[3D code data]
·····
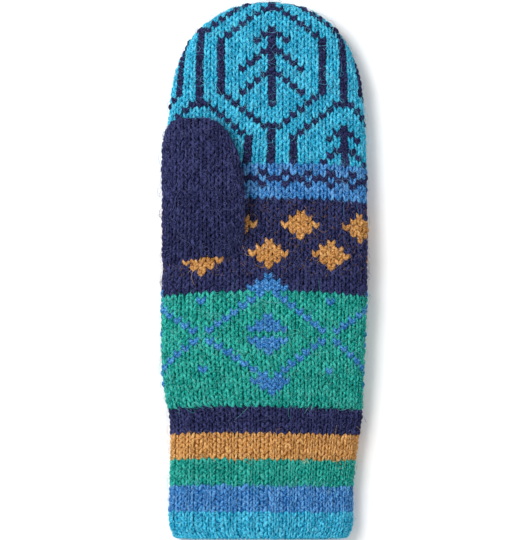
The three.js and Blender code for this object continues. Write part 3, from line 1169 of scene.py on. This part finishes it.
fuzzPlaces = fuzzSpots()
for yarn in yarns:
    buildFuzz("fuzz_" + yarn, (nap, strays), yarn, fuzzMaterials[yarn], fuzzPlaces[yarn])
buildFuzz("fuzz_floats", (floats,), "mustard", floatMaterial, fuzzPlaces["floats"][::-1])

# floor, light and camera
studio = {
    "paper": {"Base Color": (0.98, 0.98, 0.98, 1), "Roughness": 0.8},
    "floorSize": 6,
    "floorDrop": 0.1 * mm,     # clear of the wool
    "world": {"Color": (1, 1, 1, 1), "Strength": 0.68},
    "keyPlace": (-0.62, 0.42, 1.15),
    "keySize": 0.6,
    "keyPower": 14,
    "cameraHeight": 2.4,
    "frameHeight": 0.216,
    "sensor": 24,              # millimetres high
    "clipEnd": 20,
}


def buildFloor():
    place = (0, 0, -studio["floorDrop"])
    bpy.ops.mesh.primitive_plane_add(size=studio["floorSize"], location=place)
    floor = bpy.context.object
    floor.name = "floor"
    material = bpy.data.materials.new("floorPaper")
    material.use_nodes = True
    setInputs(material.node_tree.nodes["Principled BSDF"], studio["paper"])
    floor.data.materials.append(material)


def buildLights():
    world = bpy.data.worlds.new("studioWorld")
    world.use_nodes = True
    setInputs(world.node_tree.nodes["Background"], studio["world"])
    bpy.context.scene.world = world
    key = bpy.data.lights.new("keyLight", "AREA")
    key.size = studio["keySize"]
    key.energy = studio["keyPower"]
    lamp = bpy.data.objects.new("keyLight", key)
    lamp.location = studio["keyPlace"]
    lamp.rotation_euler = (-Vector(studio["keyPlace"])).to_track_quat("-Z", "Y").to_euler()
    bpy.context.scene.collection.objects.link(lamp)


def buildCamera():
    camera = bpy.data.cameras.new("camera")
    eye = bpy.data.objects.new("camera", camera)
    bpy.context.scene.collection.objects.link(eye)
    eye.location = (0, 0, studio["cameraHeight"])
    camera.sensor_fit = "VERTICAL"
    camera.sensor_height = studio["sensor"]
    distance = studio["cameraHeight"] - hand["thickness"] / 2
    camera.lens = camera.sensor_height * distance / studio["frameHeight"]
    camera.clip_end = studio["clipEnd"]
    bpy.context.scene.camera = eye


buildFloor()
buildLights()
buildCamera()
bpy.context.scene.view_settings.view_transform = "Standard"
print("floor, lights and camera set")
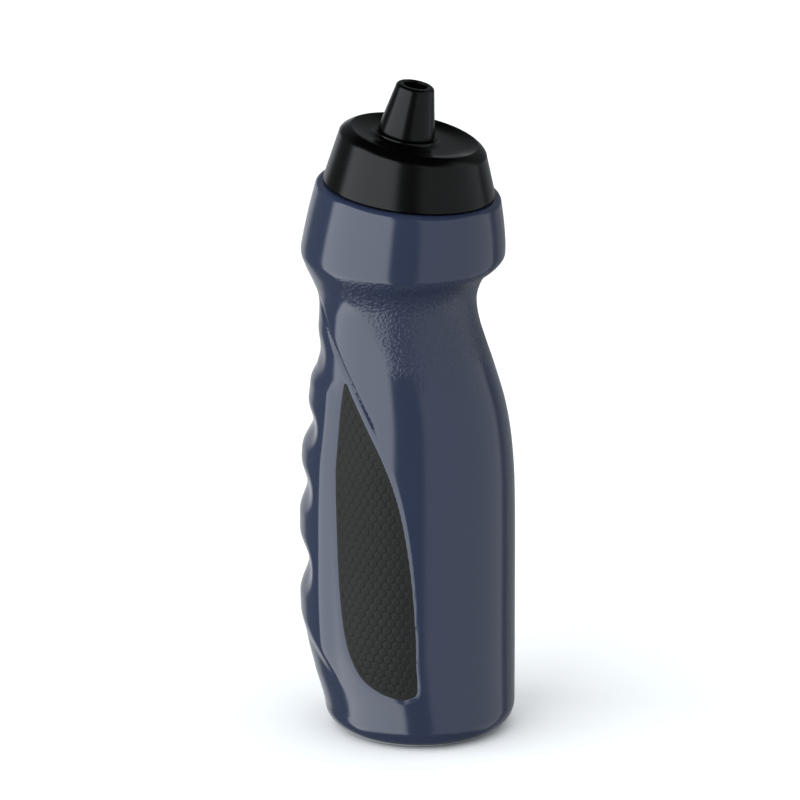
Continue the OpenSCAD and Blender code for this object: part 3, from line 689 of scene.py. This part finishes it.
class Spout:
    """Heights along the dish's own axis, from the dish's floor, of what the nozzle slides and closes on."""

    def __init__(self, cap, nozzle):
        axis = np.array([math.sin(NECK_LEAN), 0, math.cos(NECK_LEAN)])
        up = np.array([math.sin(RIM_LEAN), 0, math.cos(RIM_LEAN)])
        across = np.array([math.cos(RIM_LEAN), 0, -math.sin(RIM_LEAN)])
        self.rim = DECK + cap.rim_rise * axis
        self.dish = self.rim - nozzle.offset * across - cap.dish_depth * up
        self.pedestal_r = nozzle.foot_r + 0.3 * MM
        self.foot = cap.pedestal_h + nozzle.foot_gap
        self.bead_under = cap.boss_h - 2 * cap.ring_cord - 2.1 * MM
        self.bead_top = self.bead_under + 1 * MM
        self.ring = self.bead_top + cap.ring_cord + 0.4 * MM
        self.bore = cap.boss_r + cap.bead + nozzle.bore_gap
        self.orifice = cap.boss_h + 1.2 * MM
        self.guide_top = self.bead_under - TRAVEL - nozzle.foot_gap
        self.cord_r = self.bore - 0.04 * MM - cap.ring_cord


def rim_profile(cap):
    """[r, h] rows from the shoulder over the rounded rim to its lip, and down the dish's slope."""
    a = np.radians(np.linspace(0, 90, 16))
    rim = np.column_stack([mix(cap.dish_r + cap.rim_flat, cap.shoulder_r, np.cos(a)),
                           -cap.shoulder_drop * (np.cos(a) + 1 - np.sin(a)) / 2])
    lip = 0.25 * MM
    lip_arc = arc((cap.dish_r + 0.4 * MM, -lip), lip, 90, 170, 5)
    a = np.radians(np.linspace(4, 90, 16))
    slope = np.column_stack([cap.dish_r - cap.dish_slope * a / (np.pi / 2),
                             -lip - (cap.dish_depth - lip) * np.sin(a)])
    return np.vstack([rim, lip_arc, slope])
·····
Extract all of the material exactly as it is written.

» Task answer:
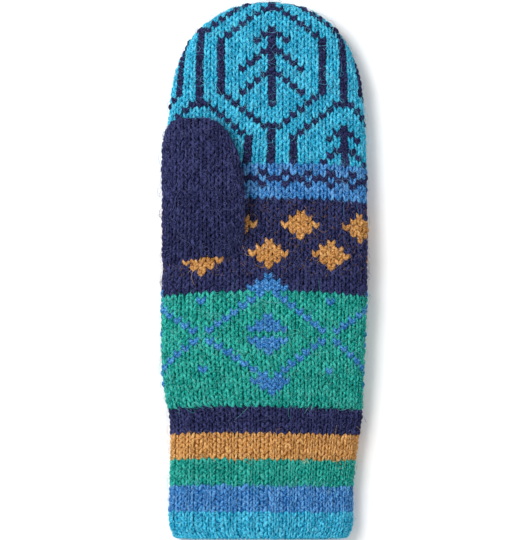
The three.js and Blender code for this object continues. Write part 3, from line 1169 of scene.py on. This part finishes it.
fuzzPlaces = fuzzSpots()
for yarn in yarns:
    buildFuzz("fuzz_" + yarn, (nap, strays), yarn, fuzzMaterials[yarn], fuzzPlaces[yarn])
buildFuzz("fuzz_floats", (floats,), "mustard", floatMaterial, fuzzPlaces["floats"][::-1])

# floor, light and camera
studio = {
    "paper": {"Base Color": (0.98, 0.98, 0.98, 1), "Roughness": 0.8},
    "floorSize": 6,
    "floorDrop": 0.1 * mm,     # clear of the wool
    "world": {"Color": (1, 1, 1, 1), "Strength": 0.68},
    "keyPlace": (-0.62, 0.42, 1.15),
    "keySize": 0.6,
    "keyPower": 14,
    "cameraHeight": 2.4,
    "frameHeight": 0.216,
    "sensor": 24,              # millimetres high
    "clipEnd": 20,
}


def buildFloor():
    place = (0, 0, -studio["floorDrop"])
    bpy.ops.mesh.primitive_plane_add(size=studio["floorSize"], location=place)
    floor = bpy.context.object
    floor.name = "floor"
    material = bpy.data.materials.new("floorPaper")
    material.use_nodes = True
    setInputs(material.node_tree.nodes["Principled BSDF"], studio["paper"])
    floor.data.materials.append(material)


def buildLights():
    world = bpy.data.worlds.new("studioWorld")
    world.use_nodes = True
    setInputs(world.node_tree.nodes["Background"], studio["world"])
    bpy.context.scene.world = world
    key = bpy.data.lights.new("keyLight", "AREA")
    key.size = studio["keySize"]
    key.energy = studio["keyPower"]
    lamp = bpy.data.objects.new("keyLight", key)
    lamp.location = studio["keyPlace"]
    lamp.rotation_euler = (-Vector(studio["keyPlace"])).to_track_quat("-Z", "Y").to_euler()
    bpy.context.scene.collection.objects.link(lamp)


def buildCamera():
    camera = bpy.data.cameras.new("camera")
    eye = bpy.data.objects.new("camera", camera)
    bpy.context.scene.collection.objects.link(eye)
    eye.location = (0, 0, studio["cameraHeight"])
    camera.sensor_fit = "VERTICAL"
    camera.sensor_height = studio["sensor"]
    distance = studio["cameraHeight"] - hand["thickness"] / 2
    camera.lens = camera.sensor_height * distance / studio["frameHeight"]
    camera.clip_end = studio["clipEnd"]
    bpy.context.scene.camera = eye


buildFloor()
buildLights()
buildCamera()
bpy.context.scene.view_settings.view_transform = "Standard"
print("floor, lights and camera set")
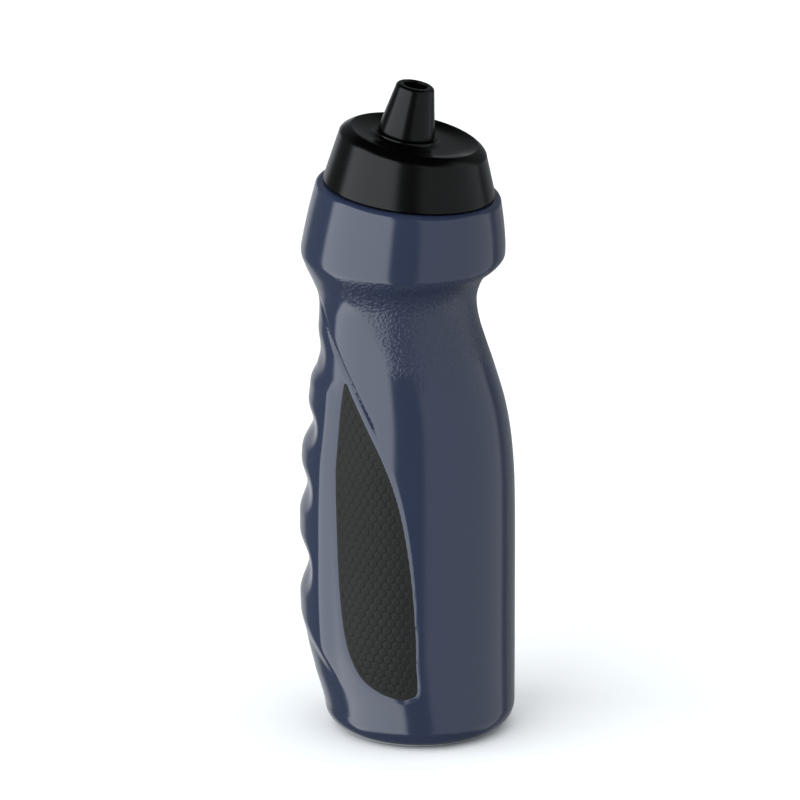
Continue the OpenSCAD and Blender code for this object: part 3, from line 689 of scene.py. This part finishes it.
class Spout:
    """Heights along the dish's own axis, from the dish's floor, of what the nozzle slides and closes on."""

    def __init__(self, cap, nozzle):
        axis = np.array([math.sin(NECK_LEAN), 0, math.cos(NECK_LEAN)])
        up = np.array([math.sin(RIM_LEAN), 0, math.cos(RIM_LEAN)])
        across = np.array([math.cos(RIM_LEAN), 0, -math.sin(RIM_LEAN)])
        self.rim = DECK + cap.rim_rise * axis
        self.dish = self.rim - nozzle.offset * across - cap.dish_depth * up
        self.pedestal_r = nozzle.foot_r + 0.3 * MM
        self.foot = cap.pedestal_h + nozzle.foot_gap
        self.bead_under = cap.boss_h - 2 * cap.ring_cord - 2.1 * MM
        self.bead_top = self.bead_under + 1 * MM
        self.ring = self.bead_top + cap.ring_cord + 0.4 * MM
        self.bore = cap.boss_r + cap.bead + nozzle.bore_gap
        self.orifice = cap.boss_h + 1.2 * MM
        self.guide_top = self.bead_under - TRAVEL - nozzle.foot_gap
        self.cord_r = self.bore - 0.04 * MM - cap.ring_cord


def rim_profile(cap):
    """[r, h] rows from the shoulder over the rounded rim to its lip, and down the dish's slope."""
    a = np.radians(np.linspace(0, 90, 16))
    rim = np.column_stack([mix(cap.dish_r + cap.rim_flat, cap.shoulder_r, np.cos(a)),
                           -cap.shoulder_drop * (np.cos(a) + 1 - np.sin(a)) / 2])
    lip = 0.25 * MM
    lip_arc = arc((cap.dish_r + 0.4 * MM, -lip), lip, 90, 170, 5)
    a = np.radians(np.linspace(4, 90, 16))
    slope = np.column_stack([cap.dish_r - cap.dish_slope * a / (np.pi / 2),
                             -lip - (cap.dish_depth - lip) * np.sin(a)])
    return np.vstack([rim, lip_arc, slope])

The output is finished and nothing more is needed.